How it should be positioned:
How it is most of the time:
Proper adjustment is always crucial with any dog gear, but it seems harder to find the optimal length of the straps in case of the Norwegian harnesses because the big “saddle” part will determine how high up the front strap will be positioned (unless you use a chest pad). When we first got these harnesses, we spent some time re-adjusting the straps during every walk to figure out how to hold the harness in place without restricting the shoulder movement. If you don’t leave enough room behind the front legs, the dog will not be able to comfortably walk in the harness even off-leash since the front part is pulling the shoulders back when the dog steps.
Fortunately, the straps provide a wide range to customize the harness and find the best fit for your dog, but it would be nice to have a guide in the package to show the optimal placement. In general, the best way to position these harnesses is to have the front strap just below the neckline (shouldn’t put pressure on the dog’s neck when sniffing the ground) and the chest strap a few inches behind the front leg. When the dog runs or trots, the chest strap shouldn’t rub against the back of the front legs. If, after some time, you see that the chest strap looks like you folded it in half, you have to loosen the front strap more to position it farther back.
Mia was in the size ranges of both the medium and the large harness; therefore, after a discussion with Truelove, we received both to test them and review the differences to help other people pick the right size. The red one is Medium size, and the grey is the Large on the pictures. As you see it on their size chart below, the overlapping size ranges give the option to choose a bigger harness and tighten it a lot, or go with a smaller and loosen it unless your dog is in the middle of that range.

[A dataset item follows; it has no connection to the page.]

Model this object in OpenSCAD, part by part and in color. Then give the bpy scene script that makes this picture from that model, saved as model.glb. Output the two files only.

As you can see in the photo below, there are no significant differences between the two sizes, but looking at them closely and switching them around for a few weeks made me realize that they are different.

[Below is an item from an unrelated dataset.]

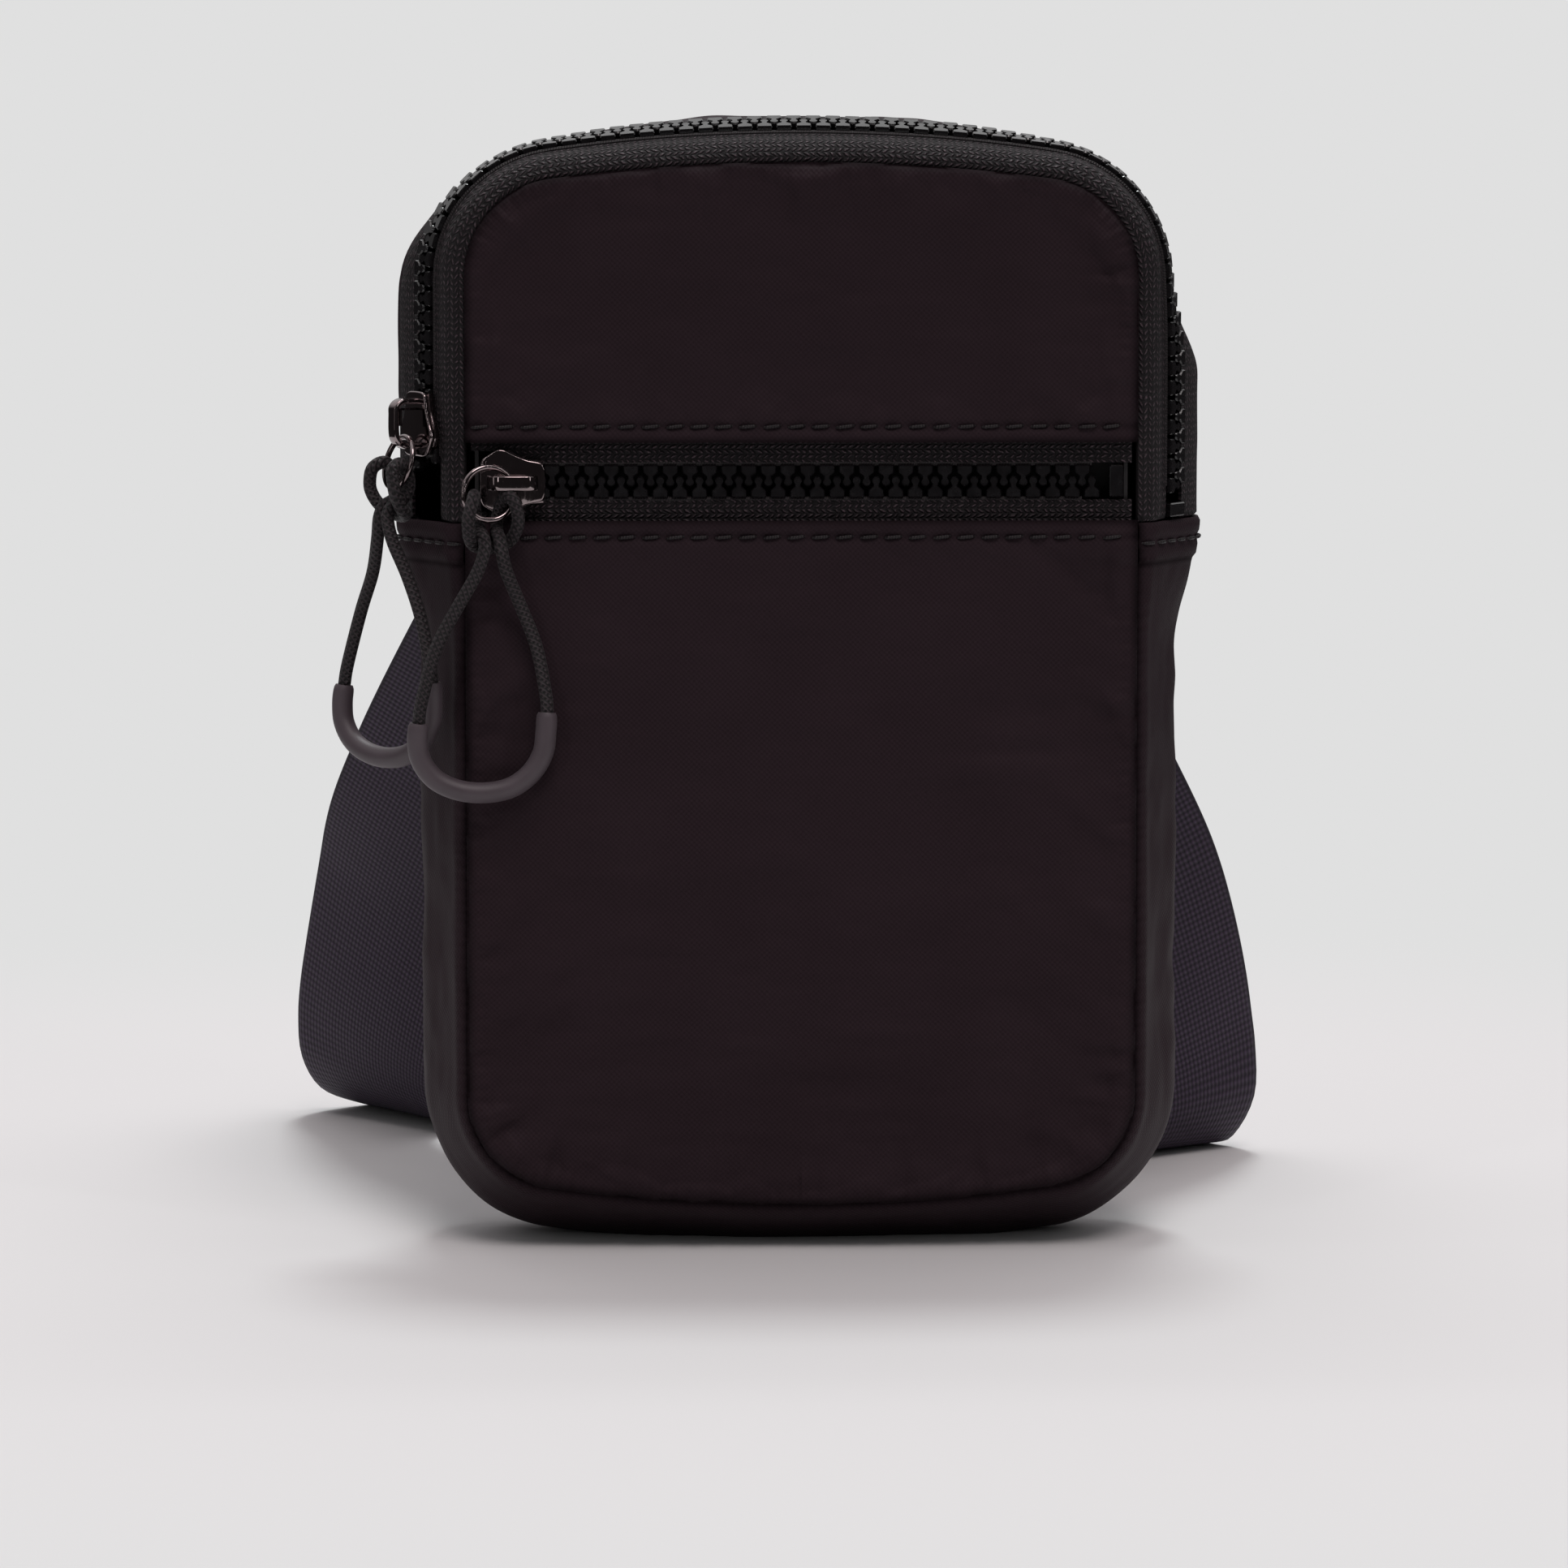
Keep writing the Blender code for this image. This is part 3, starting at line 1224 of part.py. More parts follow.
def build_pocket_zip():
    """Chain, slider, ring and pull of the pocket zip, on the front."""
    level = -SEAM_DEPTH / 2 + TAPE_THICK / 2
    build_pocket_teeth(level)
    half = FRONT_WIDTH / 2 - POCKET_INSET - LINING_THICK
    out = Vector((0.0, -1.0, 0.0))
    left = Vector((-1.0, 0.0, 0.0))
    stop = Vector((half - END_STOP_LENGTH / 2 - FIT_GAP, level, POCKET_ZIP_HEIGHT))
    build_end_stop("pocket_end_stop", frame_matrix(stop, left, out.cross(left), out))
    middle = Vector((POCKET_SLIDER_X, level, POCKET_ZIP_HEIGHT))
    place = frame_matrix(middle, left, out.cross(left), out)
    build_slider("pocket", place)
    build_crown("pocket", place)
    _, outer = slider_levels()
    hinge = place @ Vector((0.0, 0.0, outer + RING_LIFT))
    towards = Vector((-math.cos(POCKET_RING_TURN), 0.0, -math.sin(POCKET_RING_TURN)))
    axis = out.cross(towards)
    lifted = towards * math.cos(POCKET_RING_TILT) + out * math.sin(POCKET_RING_TILT)
    ring = frame_matrix(hinge + lifted * RING_RADIUS, lifted, axis, lifted.cross(axis))
    build_ring("pocket", ring)
    drop = Vector((0.0, 0.0, -1.0))
    drop = (drop - ring.col[2].xyz * drop.dot(ring.col[2].xyz)).normalized()
    lowest = ring.translation + drop * RING_RADIUS
    up = Vector((0.0, 0.0, 1.0))
    wire = up.cross(ring.col[2].xyz).normalized()
    if wire.x < 0:
        wire = -wire
    turned = math.atan2(wire.y, wire.x)
    build_pull("pocket", frame_matrix(lowest, wire, wire.cross(up), up), turned)
    report_hinge("pocket_ring", hinge, axis)
    report_hinge("pocket_pull", lowest, wire)


def report_hinge(name, point, axis):
    """Prints where a pull hinges, for whoever sets up its motion."""
    print(name, [round(v, 6) for v in point], [round(v, 6) for v in axis])


def main():
    for made in list(bpy.data.objects):
        bpy.data.objects.remove(made)
    build_panels()
    build_gussets()
    build_main_tapes()
    build_pocket()
    build_card_pocket()
    build_main_zip()
    build_pocket_zip()
    line = StrapLine()
    build_strap(line)
    build_adjuster(line)
    for side, word in ((-1, "left"), (1, "right")):
        build_strap_ring(f"strap_ring_{word}", side)
        build_strap_tab(f"strap_tab_{word}", side)
    middle, along, _, _ = line.at(GLIDE_AT)
    report_hinge("adjuster", middle, along)
    print("strap line", round(line.length[-1], 4))


main()
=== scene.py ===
"""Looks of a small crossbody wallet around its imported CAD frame: fabric, zips, metal, cords and webbing."""

import json
import logging
import math
from dataclasses import dataclass, field
from enum import Enum
from functools import cache, cached_property, partial
from typing import Callable, Iterable, Optional, Sequence

import bmesh
import bpy
import numpy as np
from mathutils import Matrix, Vector

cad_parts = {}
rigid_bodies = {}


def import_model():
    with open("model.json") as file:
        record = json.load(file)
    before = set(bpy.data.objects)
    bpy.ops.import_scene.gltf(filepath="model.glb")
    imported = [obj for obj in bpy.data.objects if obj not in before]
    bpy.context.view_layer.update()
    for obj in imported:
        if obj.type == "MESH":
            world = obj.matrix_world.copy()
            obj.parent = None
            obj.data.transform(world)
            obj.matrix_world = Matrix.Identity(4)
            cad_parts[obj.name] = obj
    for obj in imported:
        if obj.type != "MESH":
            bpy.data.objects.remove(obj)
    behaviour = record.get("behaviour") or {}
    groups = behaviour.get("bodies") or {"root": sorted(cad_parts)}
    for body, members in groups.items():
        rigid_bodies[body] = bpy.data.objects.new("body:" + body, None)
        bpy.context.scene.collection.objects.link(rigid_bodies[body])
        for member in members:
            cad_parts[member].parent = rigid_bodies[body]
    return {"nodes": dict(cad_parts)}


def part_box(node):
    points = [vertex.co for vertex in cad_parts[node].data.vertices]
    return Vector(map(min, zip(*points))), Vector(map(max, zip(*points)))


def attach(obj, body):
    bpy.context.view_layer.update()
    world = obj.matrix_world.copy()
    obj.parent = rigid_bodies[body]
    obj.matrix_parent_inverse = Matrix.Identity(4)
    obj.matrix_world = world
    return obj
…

The grey (L) has a slightly bigger “saddle,” which seems to make it stay in place better. It also means that the bottom part of the saddle will be lower on the dog; therefore, the neck strap will also be positioned lower. This can be a good or a bad thing depending on the body type of your dog. If you have a muscular, wide-chested dog, a bigger saddle will probably help to position the front strap while on a skinny dog, it will cause it to hang too low. You can hopefully see this slight difference on the pictures below: the neck strap of the grey one (large) is lower than the strap of the red (medium). You want to find the right height for your dog since if the strap sits too high, it puts pressure on the neck, but if it hangs low, it can go across the shoulders a lot more.
The length of the part between the front legs are different for the two sizes: 10 inches (~26 cm) for the medium and 11.5 inches (29 cm) for the large - knowing this you can get a sense how far back it would be on your dog (if you are planning to keep that part attached). This bottom part makes it a little harder to adjust the harness because if you leave the front strap longer, the front of the harness can sit too low since the chest pad will pull the two straps closer.

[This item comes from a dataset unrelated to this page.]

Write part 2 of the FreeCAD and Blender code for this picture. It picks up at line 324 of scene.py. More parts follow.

Besides these small differences, the two harnesses look the same: the same width of the straps, same rings, equal-sized “Truelove” velcro text (13.5 cm x 3 cm) that you can replace with a custom one. It would be nice to order a custom velcro text from Truelove when ordering the harness but this is not in their product line at the moment.
You can see on the photos below that the front strap on the right side sometimes overlaps the velcro text unless adjusted correctly, which is not that easy. Ordering a smaller patch might be a better idea because the end of the patch can get stuck on things, and you can lose them when they got dirty and stick less.
We did go back to this harness a few times to compare it to other harnesses or just use it for quick walks because it is so quick to put on the dog. It is still in good shape, the mesh inside material looks a little worn, but there is no sign of a tear or wear on the outside material of the saddle. The buckles and the ring still hold up well, with no quality issues.
The TLH5753 is a good quality harness for its price. If you already decided to go with a Norwegian style harness, there are no serious issues that should hold you back from this, although you will feel the difference compared to a more expensive one. The sliding of the harness would be the biggest con for me, but this might not be a significant issue on a wider dog.
If your dog would fit into different sizes, and especially if he/she has a broad chest (like boxers), we would generally suggest ordering the bigger one; it feels more stable, and you have a higher chance that you will have enough room behind the front legs. In case of this harness, the body type of your dog and understanding how the harness will be and should be positioned on it is crucial to pick the right fit.
• No-pull: The harness does not have a front clip - it’s not a no-pull-harness as the description on Amazon implies. Don’t use this if your dog pulls - it will not help to teach better leash manners, and it can also hurt the dog’s shoulders.
• Running/Biking (as an occasional hobby, buy specific equipment if you want to get into it seriously) Only use it if your dog is perfectly trained and only runs next to you without putting ANY pressure on the leash (see the previous comment) and be sure the harness leaves enough room behind the front legs. No bike-jorning, sledding, etc. with this harness!
• Hiking: The handle is a big help to help your dog in the mountains or lift him/her if needed. Keep in mind that the harness has to be correctly adjusted to be sure the dog is not sliding out when lifting. The sponge-like material of the saddle has the disadvantage of soaking the water in, and it takes quite a long time to dry (sometimes half a day). The wet saddle also makes it heavier, which is something to consider on a longer hike/on smaller dogs and would probably slide more to one side as well. Be sure the dog can run, jump comfortably in it without any restriction!
• City walk: If your dog gets scared easily, use the chest pad to make it safer. The custom velcro text can be a big plus in a busy neighborhood to let other people know if your dog is reactive/shy/friendly etc. or to put your contact information on it in case your dog would run away.
• Easy to put on/adjust: Easy to put on - especially without the chest pad: you just have to put it over the head and use one buckle on the chest strap. It is excellent for big-headed dogs or for those who are afraid of putting a tight harness over their head. We found it useful for walking up to agility training (where you remove it for the training and putting it back after) or for a quick walk when you want to put something on the dog quickly and be able to remove it with one (or two) clicks.
• Visibility: great! It has bright colors and reflective parts all over - I think that the visibility and the custom velcro text are the most significant features of this harness.